Элен понимала, что в этой молчаливой схватке она рано или поздно потерпит поражение. Однообразие, неизвестность, одиночество — страшные противники. По-настоящему иезуитской была идея дона Мануэля лишить Элен ее камеристки. Хитроумным и подлым способом избавив свою пленницу от Тилби, он заложил важный камень в здание своей будущей победы.
Все попытки Элен выйти за круг, очерченный доном Мануэлем, оканчивались неудачей. Слуги были похожи на движущиеся тени, никто из посторонних не попадал в поле зрения. Однажды на прогулке на грани отчаяния она поднялась на широкую стену, отделявшую апельсиновую рощу от глубокого обрыва, и подумала: не лучше ли ей броситься туда, вниз, на острые скалы, чем продолжать эту муку? Наваждение было коротким; она вернулась под кроны апельсиновых деревьев и только тогда поняла — надо что-то делать. Живя по распорядку своего мучителя, она лишь подыгрывает ему. Его терпение, судя по всему, вечно, ибо он хозяин положения.

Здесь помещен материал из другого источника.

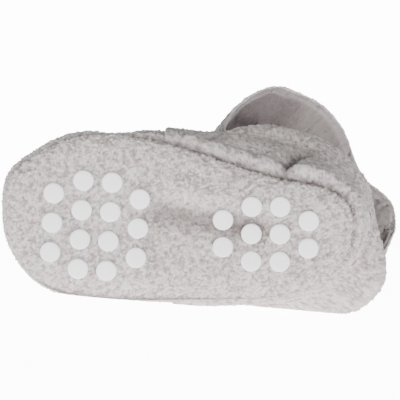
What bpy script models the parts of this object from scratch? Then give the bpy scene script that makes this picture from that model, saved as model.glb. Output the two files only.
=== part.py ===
"""A soft fleece bootie slipper, a right shoe for a toddler, lying on its outer side.

Blender 4.5, metres, +Z up.  The shoe is drawn on its own last first: x runs along the
foot with the toe at -x and the heel at +x, y is the height above the sole, and z runs
across the foot with the inner (big toe) side at +z.  The last is then leant and rolled
so that the edge of the sole and the outer side of the upper lie on the floor, z = 0.
"""

import math
from collections import namedtuple

import bmesh
import bpy
import numpy as np
from mathutils import Matrix, Vector
from mathutils.bvhtree import BVHTree

# Main sizes of the shoe
SOLE_LENGTH = 0.125
BALL_WIDTH = 0.0604
INSTEP_HEIGHT = 0.045
SHAFT_HEIGHT = 0.092

# Thicknesses of the sewn layers
UPPER_WALL = 0.0024
WRAP_LAYER = 0.0016
WRAP_LAYER_AT_COLLAR = 0.0005
SOLE_THICKNESS = 0.0048
INSOLE_THICKNESS = 0.0022
SEAM_GAP = 0.0003

# The padded sole
WAIST_HOLLOW = 0.0022
TOE_SPRING = 0.0025

# Printed grip dots
DOT_DIAMETER = 0.0073
DOT_HEIGHT = 0.0009
DOT_EDGE = 0.0003
DOT_COLUMN_PITCH = 0.0102
DOT_ROW_PITCH = 0.0106

# How the shoe lies on the floor
SOLE_LEAN = math.radians(6.0)
TOE_ROLL = math.radians(5.3)
FLOOR_PRESS = 0.0018

# How finely the curved forms are divided
COLUMNS = 64
STEPS_BETWEEN_SECTIONS = 2
DOT_SIDES = 16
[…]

Но что значит — начать действовать? Надо попытаться вырваться из однообразной здешней жизни. Что могло бы прозвучать сильнее всего в этой безжизненной атмосфере, где расчислено и расписано все на годы вперед? Скандал! Именно! Как она не сообразила раньше? Неужели она и сама пропиталась затхлым воздухом этого роскошного склепа?
Но чтобы устроить скандал, надо привести себя в состояние полной боевой готовности. Что в этом смысле важнее всего для женщины? Правильно! Нужно заняться собой.
Элен потребовала немедленно принести ей деревянную лохань, в которой ей позволялось время от времени принимать ванны. Могучая индианка не понимала, зачем это делается, и попыталась возмутиться, тем более что был неурочный для мытья день. Но сопротивляться Элен она не посмела. Лохань была доставлена, а к ней и ведра с водой, и все полагающиеся ароматизирующие травы и притирания. После этого Элен велела принести зеркало.
— Так есть же! — попыталась возразить надзирательница, указывая на блеклое стеклышко размером с ладошку, стоявшее на туалетном столике.